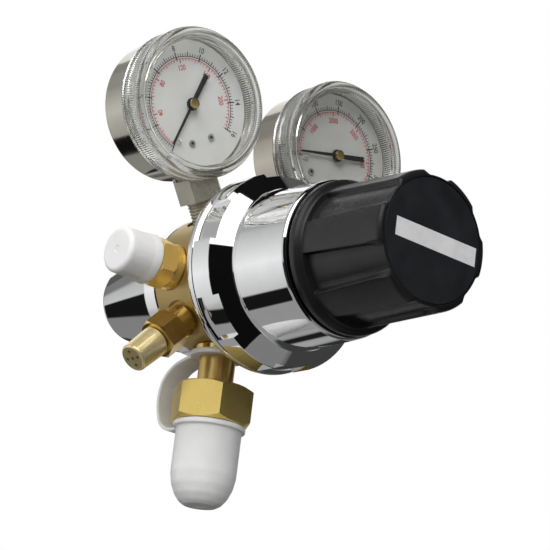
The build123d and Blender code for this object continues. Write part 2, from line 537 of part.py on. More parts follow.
def gauge_parts(name):
    F = GF[name]
    dist = GR[name]
    S = stem_frame(F)                # z towards the body
    low = dist                       # distance of the dial centre from the main axis
    made = {}

    with BuildPart() as case:
        lathe(F, [(0, -8.4), (27.8, -8.4), (CASE_R, -7.4), (CASE_R, 10.3), (27.5, 10.3),
                  (27.5, -6.6), (0, -6.6)], rounds=(((CASE_R, -7.4), 0.9),))
        cyl(S, 20, 32, 5.7, mode=Mode.SUBTRACT)
        for sx in (-1, 1):
            cyl(S, 25, 32, 1.35, x=sx * 8.6, y=0, mode=Mode.SUBTRACT)
            cyl(S, 27.35, 32, 2.3, x=sx * 8.6, y=0, mode=Mode.SUBTRACT)
        # blow-out hole in the back
        cyl(F, -9, -6, 3.0, y=14.0, mode=Mode.SUBTRACT)
    made["case"] = case

    with BuildPart() as window:
        prism(F, 7.6, 17.6, ring_pts(RIBS, 30.6, 31.0))
        lathe(F, [(0, 17.5), (31.2, 17.5), (WINDOW_R, 17.9), (WINDOW_R, 18.6), (30.6, 19.7),
                  (28.6, 20.5), (26.8, 20.5), (26.2, 19.6), (0, 19.6)],
              rounds=(((30.6, 19.7), 0.8),))
        cyl(F, 7, 10.4, 29.1, mode=Mode.SUBTRACT)
        cyl(F, 10.3, 17.0, 28.6, mode=Mode.SUBTRACT)
        cyl(F, 16.9, 18.2, 27.4, mode=Mode.SUBTRACT)
    made["window"] = window

    with BuildPart() as dial:
        cyl(F, 10.9, 11.5, 27.2)
        cyl(F, 11.4, 13.6, 0.45, x=-11.3, y=-12.6)      # stop pin
        cyl(F, 10, 12, 1.3, mode=Mode.SUBTRACT)
        for x, y in ((-5.0, -15.3), (5.0, -15.3)):
            cyl(F, 10, 12, 0.9, x=x, y=y, mode=Mode.SUBTRACT)
    made["dial"] = dial

    with BuildPart() as dial_screws:
        for x, y in ((-5.0, -15.3), (5.0, -15.3)):
            cyl(F, 11.5, 12.1, 1.45, x=x, y=y)
            cyl(F, 8.4, 11.5, 0.8, x=x, y=y)
            box(along(F, 0, x, y), -2, 2, -0.2, 0.2, 11.8, 12.3, Mode.SUBTRACT)
    made["dial_screws"] = dial_screws

    ZERO = 221.0                     # pointer direction at zero, from +x, degrees
    za = math.radians(ZERO)
    PF = frame(F.origin, F.x_dir * math.cos(za) + F.y_dir * math.sin(za), F.z_dir)
    with BuildPart() as pointer:
        prism(PF, 12.9, 13.5, [(-15.0, -1.2), (-8.2, -1.2), (-7.4, -0.6), (19.2, -0.46), (20.4, 0.0),
                               (19.2, 0.46), (-7.4, 0.6), (-8.2, 1.2), (-15.0, 1.2)])
        cyl(PF, 12.9, 13.5, 2.7)
        cyl(PF, 13.5, 14.3, 2.0)
        cyl(PF, 12.7, 14.0, 0.85, mode=Mode.SUBTRACT)
    made["pointer"] = pointer

    with BuildPart() as arbor:
        prism(F, 5.0, 7.2, gear_pts(PIN_T, PIN_R, SEC_MOD, 0.03, 15.0, 375.0, PIN_R - 0.52))
        cyl(F, 2.4, 13.9, 0.8)
    made["arbor"] = arbor

    with BuildPart() as socket:
        # threaded stub, turned with a zigzag profile
        z0, z1 = low - 36.6, low - 18.2
        pts = [(0, z0), (STUB_R, z0)]
        n = 13
        p = (z1 - z0 - 1.0) / n
        for i in range(n):
            a = z0 + 0.5 + p * i
            pts += [(STUB_R, a), (STUB_R - 0.55, a + p * 0.5)]
        pts += [(STUB_R - 0.1, z1 - 0.4), (STUB_R - 0.6, z1), (0, z1)]
        lathe(S, pts)
        # square shank under the case, neck, and the block inside
        q = 7.2
        c = 1.6
        prism(S, 29.35, low - 36.5, [(-q + c, -q), (q - c, -q), (q, -q + c), (q, q - c), (q - c, q),
                                     (-q + c, q), (-q, q - c), (-q, -q + c)])
        cyl(S, 24.7, 29.5, 5.6)
        box(S, -11.5, 11.5, -5.0, 3.0, 17.0, 24.8)
        cyl(S, 20.0, low - 17.0, 1.5, mode=Mode.SUBTRACT)
        for sx in (-1, 1):
            cyl(S, 19.0, 26.5, 1.2, x=sx * 8.6, y=0, mode=Mode.SUBTRACT)
    made["socket"] = socket

    with BuildPart() as case_screws:
        for sx in (-1, 1):
            cyl(S, 27.35, 29.1, 2.1, x=sx * 8.6, y=0)
            cyl(S, 20.0, 27.35, 1.1, x=sx * 8.6, y=0)
            box(along(S, 0, sx * 8.6, 0), -3, 3, -0.3, 0.3, 28.4, 29.5, Mode.SUBTRACT)
    made["case_screws"] = case_screws

    with BuildPart() as tube:
        # flattened C tube from the block round to its free end
        pl = Plane(origin=F.origin, x_dir=F.x_dir, z_dir=F.y_dir * -1)
        a = math.radians(-52.0)
        u = F.x_dir * math.cos(a) + F.y_dir * math.sin(a)
        v = F.z_dir
        with BuildSketch(Plane(origin=F.origin, x_dir=u, z_dir=u.cross(v)), mode=Mode.PRIVATE) as sk:
            with Locations((22.0, -1.2)):
                Ellipse(1.3, 2.8)
        revolve(sk.sketch, axis=Axis(F.origin, F.z_dir), revolution_arc=205.0)
    made["bourdon_tube"] = tube

    with BuildPart() as movement:
        for z in (3.05, 7.6):
            box(F, -11.0, 11.0, -23.5, 6.0, z, z + 0.8)
        for x, y in ((-9.5, 4.4), (9.5, 4.4), (-9.5, -21.8), (9.5, -21.8)):
            cyl(F, 3.8, 7.7, 1.2, x=x, y=y)
        cyl(F, 2, 9, 0.8 + FIT, mode=Mode.SUBTRACT)
        cyl(F, 2, 9, 0.8 + FIT, y=-(PIN_R + SEC_R), mode=Mode.SUBTRACT)
        for x, y in ((-5.0, -15.3), (5.0, -15.3)):
            cyl(F, 8.3, 10.9, 1.6, x=x, y=y)
            cyl(F, 8.0, 11, 0.8, x=x, y=y, mode=Mode.SUBTRACT)
    made["movement_frame"] = movement

    with BuildPart() as sector:
        SF = along(F, 0, 0, -(PIN_R + SEC_R))
        step = 360.0 / SEC_T
        half = 7                       # teeth each side of the middle
        # at zero the sector stands turned by half the swing
        mid = 90.0 - 135.0 / 7
        lo, hi = mid - (half + 0.5) * step, mid + (half + 0.5) * step
        g = gear_pts(SEC_T, SEC_R, SEC_MOD, 0.03, lo, hi, SEC_R - 0.52)
        t0 = math.radians(lo)
        t1 = math.radians(hi)
        prism(SF, 5.4, 6.6, [(2.2 * math.cos(t0 - 0.9), 2.2 * math.sin(t0 - 0.9))] + g +
              [((SEC_R - 0.52) * math.cos(t1), (SEC_R - 0.52) * math.sin(t1)),
               (2.2 * math.cos(t1 + 0.9), 2.2 * math.sin(t1 + 0.9))])
        cyl(SF, 4.2, 7.3, 2.4)
        cyl(SF, 3.1, 9.0, 0.8)
    made["sector"] = sector
    return made


# =============================================================== write
solids = {
    "body": body, "rear_cover": rear_cover, "preset_screw": preset_screw,
    "first_stage_spring": first_stage_spring, "first_stage_spring_seat": first_stage_spring_seat,
    "first_stage_diaphragm": first_stage_diaphragm, "first_stage_nozzle": first_stage_nozzle,
    "first_stage_poppet": first_stage_poppet, "first_stage_valve_spring": first_stage_valve_spring,
    "second_stage_nozzle": second_stage_nozzle, "second_stage_poppet": second_stage_poppet,
    "second_stage_valve_spring": second_stage_valve_spring, "diaphragm_plate": diaphragm_plate,
    "diaphragm": diaphragm, "slip_ring": slip_ring, "spring_plate": spring_plate,
    "main_spring": main_spring, "spring_button": spring_button,
    "adjusting_screw": adjusting_screw, "knob_screw": knob_screw, "bonnet": bonnet,
    "adjusting_knob": adjusting_knob, "knob_label": knob_label, "stem_washer": stem_washer,
    "inlet_stem": inlet_stem, "inlet_seal": inlet_seal, "inlet_filter": inlet_filter,
    "inlet_nut": inlet_nut, "inlet_cap": inlet_cap, "cap_tether": cap_tether,
    "outlet_washer": outlet_washer, "outlet_adapter": outlet_adapter, "outlet_cap": outlet_cap,
    "relief_base": relief_base, "relief_cap": relief_cap, "relief_poppet": relief_poppet,
    "relief_spring": relief_spring,
}
for g in GF:
    for k, v in gauge_parts(g).items():
        solids[g + "_" + k] = v

for name, part in solids.items():
    part.part.label = name
    export_step(part.part, "parts/" + name + ".step")
    print(name, round(part.part.volume, 1), len(part.part.solids()))
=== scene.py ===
import json
import math
import bpy
import bmesh
from mathutils import Matrix, Vector


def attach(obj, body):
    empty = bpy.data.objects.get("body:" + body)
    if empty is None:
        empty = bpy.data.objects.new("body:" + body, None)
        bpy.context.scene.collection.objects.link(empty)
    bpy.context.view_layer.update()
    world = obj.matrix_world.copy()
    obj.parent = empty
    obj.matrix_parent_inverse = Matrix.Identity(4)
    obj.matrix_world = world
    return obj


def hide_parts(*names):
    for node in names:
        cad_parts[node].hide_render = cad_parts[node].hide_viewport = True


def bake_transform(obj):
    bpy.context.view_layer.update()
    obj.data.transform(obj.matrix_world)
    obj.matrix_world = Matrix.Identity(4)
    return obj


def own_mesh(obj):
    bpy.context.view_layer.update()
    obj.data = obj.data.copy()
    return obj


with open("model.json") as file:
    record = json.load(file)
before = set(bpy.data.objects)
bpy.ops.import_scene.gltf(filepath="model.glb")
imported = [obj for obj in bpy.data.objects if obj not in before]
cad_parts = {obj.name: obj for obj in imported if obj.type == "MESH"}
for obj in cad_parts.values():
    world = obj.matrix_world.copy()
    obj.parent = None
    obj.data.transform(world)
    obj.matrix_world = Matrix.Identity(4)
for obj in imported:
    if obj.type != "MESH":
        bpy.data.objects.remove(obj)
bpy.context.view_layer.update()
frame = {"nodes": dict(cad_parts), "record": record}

nodes = frame["nodes"]
COL = bpy.context.scene.collection
MM = 0.001
H = 67.7                    # main axis above the origin, mm

# =============================================================== camera
s_px, dist = 2.408, 1200.0
az, el, roll = math.radians(-38.6), math.radians(-16.0), math.radians(6.9)
focal = s_px * dist
back = Vector((math.sin(az) * math.cos(el), -math.cos(az) * math.cos(el), math.sin(el)))
side = Vector((math.cos(az), math.sin(az), 0))
upv = back.cross(side)
cx = math.cos(roll) * side + math.sin(roll) * upv
cy = -math.sin(roll) * side + math.cos(roll) * upv
pos = back * dist - cx * ((227.2 - 275) / focal * dist) - cy * (-(284.6 - 275) / focal * dist)
pos.z += H
cam_data = bpy.data.cameras.new("cam")
cam = bpy.data.objects.new("cam", cam_data)
COL.objects.link(cam)
cam_data.sensor_width = 36
cam_data.lens = focal / 550 * 36
cam_data.clip_start = 0.01
cam_data.clip_end = 20
m = Matrix.Identity(4)
for i in range(3):
    m[i][0], m[i][1], m[i][2], m[i][3] = cx[i], cy[i], back[i], pos[i] * MM
cam.matrix_world = m
bpy.context.scene.camera = cam
bpy.context.scene.view_settings.view_transform = "Standard"


# =============================================================== node helpers
def new_mat(name):
    mt = bpy.data.materials.new(name)
    mt.use_nodes = True
    nt = mt.node_tree
    return mt, nt, nt.nodes["Principled BSDF"]


def nd(nt, kind, **inputs):
    n = nt.nodes.new(kind)
    for k, v in inputs.items():
        n.inputs[k].default_value = v
    return n


def coords(nt, scale=(1, 1, 1), rot=(0, 0, 0)):
    tc = nt.nodes.new("ShaderNodeTexCoord")
    mp = nt.nodes.new("ShaderNodeMapping")
    mp.inputs["Scale"].default_value = scale
    mp.inputs["Rotation"].default_value = rot
    nt.links.new(tc.outputs["Object"], mp.inputs["Vector"])
    return mp.outputs["Vector"]


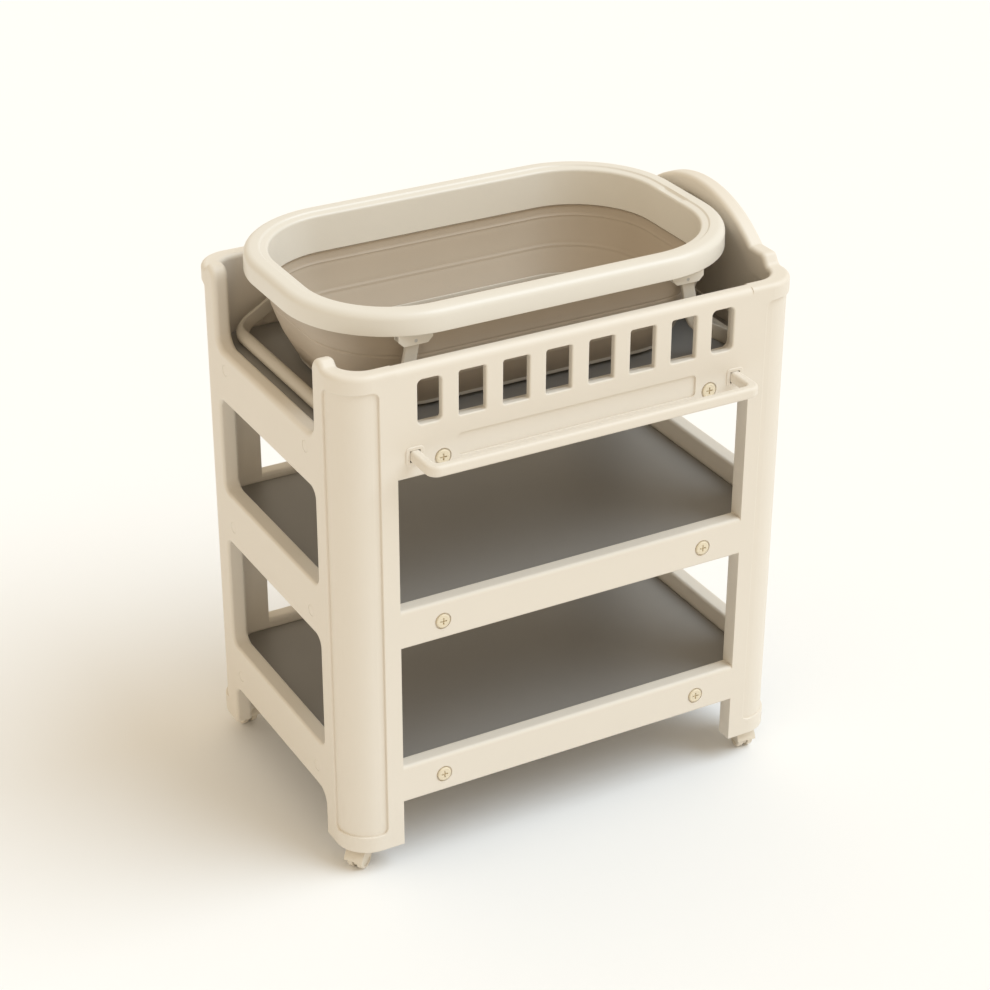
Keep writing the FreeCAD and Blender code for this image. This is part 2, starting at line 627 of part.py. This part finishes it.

※

* What the task asks *
Retype the portion of the data above that starts on the line with "obj.parent = None" and finishes on the line with "the origin, mm", including both of those lines.

* Task output *
    obj.parent = None
    obj.data.transform(world)
    obj.matrix_world = Matrix.Identity(4)
for obj in imported:
    if obj.type != "MESH":
        bpy.data.objects.remove(obj)
bpy.context.view_layer.update()
frame = {"nodes": dict(cad_parts), "record": record}

nodes = frame["nodes"]
COL = bpy.context.scene.collection
MM = 0.001
H = 67.7                    # main axis above the origin, mm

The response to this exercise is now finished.